I have lists of herp societies and reptile rescues, and reptile vets, at my site for the US, Canada, UK, and the rest of the world. There you will also find separate lists for reptile rescues and venomous snake relocators, as well as articles of interest for those thinking about a career in herpetology or veterinary medicine.
Please keep in mind that herp societies are run by volunteers. Don't expect to be able to just "drop" in at their mailing address - it is very likely a post office or mail box, or someone's home. Very few have lending libraries - when you borrow something, you are most likely borrowing someone's personal possession, not something paid for by the society. The people who run societies all have day jobs - that is, they have to work for a living just like you (or your folks) do, so contacting them and getting together with them has to be fit into their time schedule, not just yours.

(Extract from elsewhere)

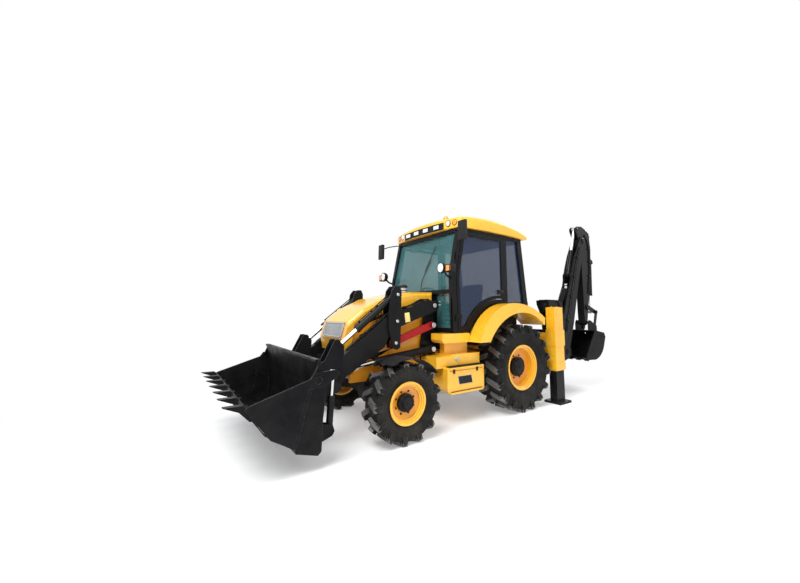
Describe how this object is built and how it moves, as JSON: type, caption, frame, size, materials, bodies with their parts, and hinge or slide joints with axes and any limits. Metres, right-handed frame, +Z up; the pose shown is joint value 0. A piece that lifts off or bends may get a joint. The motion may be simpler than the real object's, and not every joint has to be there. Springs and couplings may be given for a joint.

If you still cannot find a herp society through my pages or other Internet sites, that doesn't mean that one doesn't exist. Contact the following organizations/people and ask if they know of any herp societies or anyone doing reptile rescue (who can then lead you to any local/regional societies):
in a name?
When asking for information about an animal, be prepared to be asked for the scientific name or another common name. You can speed things up considerably (and start getting pet stores to maybe be a little more responsible) by getting these names before you start your inquiry process. If the pet store doesn't know, ask them to contact the dealer or wholesaler they got it from and get it from them. The more herp buyers refuse to accept a shrug and "I dunno" from the pet stores, the more the the stores will be forced to get this information as a matter of course (in a very few states, it is mandated by law that the species and common names be displayed on each tank). You might also sweetly ask the store how they have the nerve to sell an animal when they do have no idea what it is nor how to care for it...but that gets into a whole 'nother herp issue!
For another herper's take on the subject of "common" versus scientific names, see Steve Campbell's article, A rose by any other name, or Making sense of those long, funny names we give herps.
Ellin Beltz has compiled an extensive database at her site, Scientific and Common Names of the Reptiles and Amphibians of North America - Explained, that can be used to search for scientific names. Another excellent resource is the TIGR Reptile Database.
so how do I find the name to begin with?
Another resource is a human one: the folks at your local herp society or rescue. Many of them are able to and willing to answer questions, but please be prepared with a description more detailed that "it was huge and brown". To someone who may keep a snake that is 16 feet long and 125 pounds, that 1.5 ft baby garter snake you saw isn't as huge to them as it is to you.
For local species, you have a couple more resources you can try before calling someone. There are now some online resources you can use, such as Enature.com's illustrated field guides. Not as comprehensive, information-wise, as the ones in print, they are still useful in helping to identify what you found or saw.